Think about loans, and think about people’s disdain for “exploitative” payday lenders. Ironically, the people who have done the most to extend credit to those on society’s margins have been roundly denounced instead of being celebrated for extending credit to those at most risk of non-payment, they have been denounced for asking for the high interest rates needed to make those loans worthwhile. Tragically, the move to restrict payday lending has been a move to deprive the poor of much-needed credit. Survey evidence suggests that payday lenders’ customers are satisfied with the service they receive, and critics have to answer an uneasy question: if payday lending were profitable, why don’t greedy people swoop in and take all those profits for themselves by providing better service for lower prices?

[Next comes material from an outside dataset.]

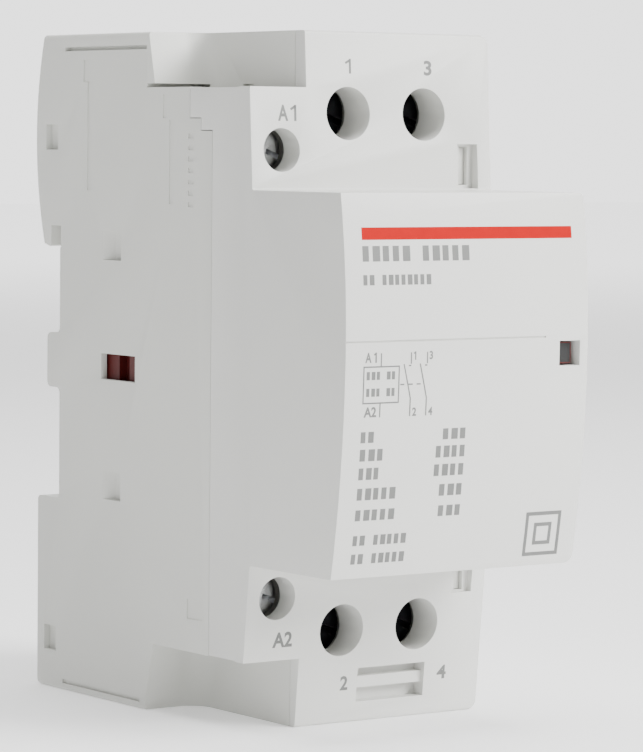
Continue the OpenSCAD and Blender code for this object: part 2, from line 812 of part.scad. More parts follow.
module armature_pin() {
    color(zinc)
        rod_x(pin_r, [-8.9, 8.9], pin_y, 0);
}

// ---- Carrier and contacts ----

module contact_carrier() {
    color(carrier_red)
        difference() {
            union() {
                // Armature seat with its cheeks
                box([-plate_half[0], plate_half[0]], plate_y, [-plate_half[1], plate_half[1]]);
                for (s = [-1, 1])
                    box(s > 0 ? [7.3, 9] : [-9, -7.3], [plate_y[0] + over, armature_rear_y - 0.8], [-4, 4]);
                // Arms beside the coil
                for (s = [-1, 1]) {
                    box(s > 0 ? arm_x : [-arm_x[1], -arm_x[0]], [plate_y[0], arm_end_y], [-arm_z, arm_z]);
                    box(s > 0 ? [plate_half[0] - over, arm_x[1]] : [-arm_x[1], over - plate_half[0]],
                        plate_y, [-arm_z, arm_z]);
                }
                // Stem that holds the bridges
                box(spine_x, [spine_front_y, plate_y[0] + over], [-spine_half_z, spine_half_z]);
                // State flag
                box([spine_x[1] - over, flag_x[1]], [spine_front_y, spine_front_y + 2], flag_z);
                box(flag_x, [flag_front_y, spine_front_y + over], flag_z);
            }
            rod_x(pin_r + 0.05, [-10, 10], pin_y, 0);
            for (x = pole_x)
                box([x - bridge_w / 2 - 0.3, x + bridge_w / 2 + 0.3], [window_front_y, window_rear_y],
                    [-spine_half_z - over, spine_half_z + over]);
            // Coupling slot seen in the side window
            box([-arm_x[1] - over, -arm_x[1] + 1.1], lug_slot_y, [-arm_z - over, arm_z + over]);
        }
}

module return_springs() {
    color(steel)
        for (s = [-1, 1])
            translate([s * spring_seat[0], boss_end_y - 0.05, s * spring_seat[1]])
                rotate([90, 0, 0])
                    coil_spring(1.85, 0.55, boss_end_y - plate_y[1] - 0.1, 10);
}

module bridge(x) {
    chamfer = 1.2;
    translate([x, bridge_rear_y, 0])
        rotate([90, 0, 0])
            linear_extrude(bridge_t)
                polygon([for (s = [1, -1]) each [
                    [-s * (bridge_w / 2 - chamfer), s * bridge_half_z],
                    [s * (bridge_w / 2 - chamfer), s * bridge_half_z],
                    [s * bridge_w / 2, s * (bridge_half_z - chamfer)]
                ], [-bridge_w / 2, bridge_half_z - chamfer]]);
}

module bridge_left() {
    color(copper) bridge(pole_x[0]);
}

module bridge_right() {
    color(copper) bridge(pole_x[1]);
}

module bridge_tips(x) {
    for (z = [-tip_z, tip_z])
        rod_y(tip_r, [bridge_rear_y, bridge_rear_y + tip_t], x, z);
}

module bridge_tips_left() {
    color(silver) bridge_tips(pole_x[0]);
}

module bridge_tips_right() {
    color(silver) bridge_tips(pole_x[1]);
}

module contact_spring(x) {
    translate([x, bridge_front_y - 0.05, 0])
        rotate([90, 0, 0])
            coil_spring(1.9, 0.5, bridge_front_y - window_front_y - 0.1, 5);
}

module contact_spring_left() {
    color(steel) contact_spring(pole_x[0]);
}

module contact_spring_right() {
    color(steel) contact_spring(pole_x[1]);
}

// ---- Terminals ----

// A bar from the tongue in the cage, forward and in to the contact tip
module terminal_bar(x, z, side) {
    tongue_end = abs(z) + cage_half_z - 0.4;
    mirror([0, 0, side > 0 ? 0 : 1]) {
        box([x - tongue_w / 2, x + tongue_w / 2], tongue_y, [riser_z[0], tongue_end]);
        side_prism([x - bridge_w / 2, x + bridge_w / 2])
            polygon([
                [tongue_y[1], riser_z[0]], [tongue_y[1], riser_z[1]],
                [bar_run_y[0], riser_z[1]], [bar_run_y[0], tip_z - 3.1],
                [bar_run_y[1], tip_z - 3.1], [bar_run_y[1], riser_z[0]]
            ]);
    }
}

module terminal_bar_1() {
    color(brass) terminal_bar(pole_x[0], main_top_z, 1);
}

module terminal_bar_3() {
    color(brass) terminal_bar(pole_x[1], main_top_z, 1);
}

module terminal_bar_2() {
    color(brass) terminal_bar(pole_x[0], main_bottom_z, -1);
}

module terminal_bar_4() {
    color(brass) terminal_bar(pole_x[1], main_bottom_z, -1);
}

module fixed_tips() {
    color(silver)
        for (x = pole_x, z = [-tip_z, tip_z])
            rod_y(tip_r, [bar_run_y[0] - tip_t, bar_run_y[0]], x, z);
}

// A cage round the tongue, with the screw's thread in its front wall
module cage(x, z, half, y, window, side_wall, thread_r) {
    difference() {
        box([x - half[0], x + half[0]], y, [z - half[1], z + half[1]]);
        box([x - half[0] + side_wall, x + half[0] - side_wall], window, [z - half[1] - over, z + half[1] + over]);
        rod_y(thread_r + thread_clearance, [y[0] - over, window[0] + over], x, z);
    }
}

module main_cage(x, z) {
    color(zinc)
        cage(x, z, [cage_half_x, cage_half_z], cage_y, cage_window_y, cage_wall_x, main_thread_r);
}

module cage_1() {
    main_cage(pole_x[0], main_top_z);
}

module cage_3() {
    main_cage(pole_x[1], main_top_z);
}

module cage_2() {
    main_cage(pole_x[0], main_bottom_z);
}

module cage_4() {
    main_cage(pole_x[1], main_bottom_z);
}

module coil_cage(z) {
    color(zinc)
        cage(coil_x, z, [coil_cage_half_x, coil_cage_half_z], coil_cage_y, coil_window_y,
            coil_cage_wall_x, coil_thread_r);
}

module coil_cage_a1() {
    coil_cage(coil_top_z);
}

module coil_cage_a2() {
    coil_cage(coil_bottom_z);
}

// A screw with a cross recess, its head towards the front
module terminal_screw(x, z, head_y, head_r, thread_r, tip_y) {
    recess_w = head_r * 0.3;
    recess_half = head_r * 0.66;
    recess_depth = (head_y[1] - head_y[0]) * 0.7;
    color(zinc)
        difference() {
            union() {
                rod_y(head_r, head_y, x, z);
                rod_y(thread_r, [head_y[1] - 0.1, tip_y], x, z);
            }
            translate([x, head_y[0], z])
                for (turn = [20, 110])
                    rotate([0, turn, 0])
                        box([-recess_half, recess_half], [-over, recess_depth], [-recess_w / 2, recess_w / 2]);
        }
}

module main_screw(x, z) {
    terminal_screw(x, z, main_head_y, main_head_r, main_thread_r, tongue_y[0] - 0.3);
}

module screw_1() {
    main_screw(pole_x[0], main_top_z);
}

module screw_3() {
    main_screw(pole_x[1], main_top_z);
}

module screw_2() {
    main_screw(pole_x[0], main_bottom_z);
}

module screw_4() {
    main_screw(pole_x[1], main_bottom_z);
}

module coil_screw(z) {
    terminal_screw(coil_x, z, coil_head_y, coil_head_r, coil_thread_r, coil_tongue_y[0] - 0.2);
}

module coil_screw_a1() {
    coil_screw(coil_top_z);
}

module coil_screw_a2() {
    coil_screw(coil_bottom_z);
}

base_housing();
front_cover();
contact_block();
din_clip();
din_clip_spring();
core_pads();
fixed_core();
shading_rings();
coil_bobbin();
coil_winding();
coil_lead_a1();
coil_lead_a2();
coil_terminal_a1();
coil_terminal_a2();
armature();
armature_pin();
contact_carrier();
return_springs();
bridge_left();
bridge_right();
bridge_tips_left();
bridge_tips_right();
contact_spring_left();
contact_spring_right();
terminal_bar_1();
terminal_bar_3();
terminal_bar_2();
terminal_bar_4();
fixed_tips();
cage_1();
cage_3();
cage_2();
cage_4();
coil_cage_a1();
coil_cage_a2();
screw_1();
screw_3();
screw_2();
screw_4();
coil_screw_a1();
coil_screw_a2();
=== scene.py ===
"""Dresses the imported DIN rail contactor: casings, terminals, clip, magnet, contacts and printing.

Lengths are in millimetres and become metres where a mesh, a light or the camera is made.
X runs across the width, -Y points to the front and +Z is up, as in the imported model.
"""

import json
import logging
import math
from collections.abc import Callable, Sequence
from dataclasses import dataclass, field
from enum import Enum

import bmesh
import bpy
from mathutils import Matrix, Vector

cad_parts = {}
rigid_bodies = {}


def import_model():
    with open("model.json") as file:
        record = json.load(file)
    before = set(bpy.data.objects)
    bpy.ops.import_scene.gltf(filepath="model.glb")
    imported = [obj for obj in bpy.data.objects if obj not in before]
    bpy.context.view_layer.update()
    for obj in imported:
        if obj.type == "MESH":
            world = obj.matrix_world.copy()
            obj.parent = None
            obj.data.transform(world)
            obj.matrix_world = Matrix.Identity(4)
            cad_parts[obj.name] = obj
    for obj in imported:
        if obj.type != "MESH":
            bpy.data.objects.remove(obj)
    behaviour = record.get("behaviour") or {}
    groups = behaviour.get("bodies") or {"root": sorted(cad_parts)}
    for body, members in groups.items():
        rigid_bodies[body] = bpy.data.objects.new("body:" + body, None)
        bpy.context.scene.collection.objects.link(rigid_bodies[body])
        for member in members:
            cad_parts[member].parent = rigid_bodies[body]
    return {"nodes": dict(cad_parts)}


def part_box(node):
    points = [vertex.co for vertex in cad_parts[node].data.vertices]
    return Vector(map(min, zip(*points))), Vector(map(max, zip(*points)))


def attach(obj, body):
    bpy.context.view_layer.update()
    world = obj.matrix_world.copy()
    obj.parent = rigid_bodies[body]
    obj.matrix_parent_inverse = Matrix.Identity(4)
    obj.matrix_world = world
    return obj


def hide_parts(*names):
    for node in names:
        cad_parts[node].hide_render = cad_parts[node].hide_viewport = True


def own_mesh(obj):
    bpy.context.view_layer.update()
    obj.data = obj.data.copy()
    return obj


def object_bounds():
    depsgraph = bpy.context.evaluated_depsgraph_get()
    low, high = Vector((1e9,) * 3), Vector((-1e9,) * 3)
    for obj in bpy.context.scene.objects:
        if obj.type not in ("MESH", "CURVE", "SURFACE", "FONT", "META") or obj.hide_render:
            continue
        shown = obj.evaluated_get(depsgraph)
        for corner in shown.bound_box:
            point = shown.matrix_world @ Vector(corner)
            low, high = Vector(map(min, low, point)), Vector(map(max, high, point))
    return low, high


for leftover in list(bpy.data.objects):
    bpy.data.objects.remove(leftover)

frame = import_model()
cad_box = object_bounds()

MM = 0.001
MERGE_MM = 0.002
FLAT_TURN = 1.0
SHARP_TURN = 35.0
log = logging.getLogger("contactor")

Colour = tuple[float, float, float]
Point = tuple[float, float, float]
Flat = tuple[float, float]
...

Would we make people better off if we got rid of middlemen? Observers might think so because they might think it foolish to accept $2 or pay $100 for a lamp, but letting people make their own choices is an important part of respecting one another as free equals. As David Henderson has explained, we don’t help people by prohibiting the choices they actually make, and Michael Munger explains why this applies even to “voluntary” exchanges that look exploitative. If you don’t like it, the onus is on you to offer something better.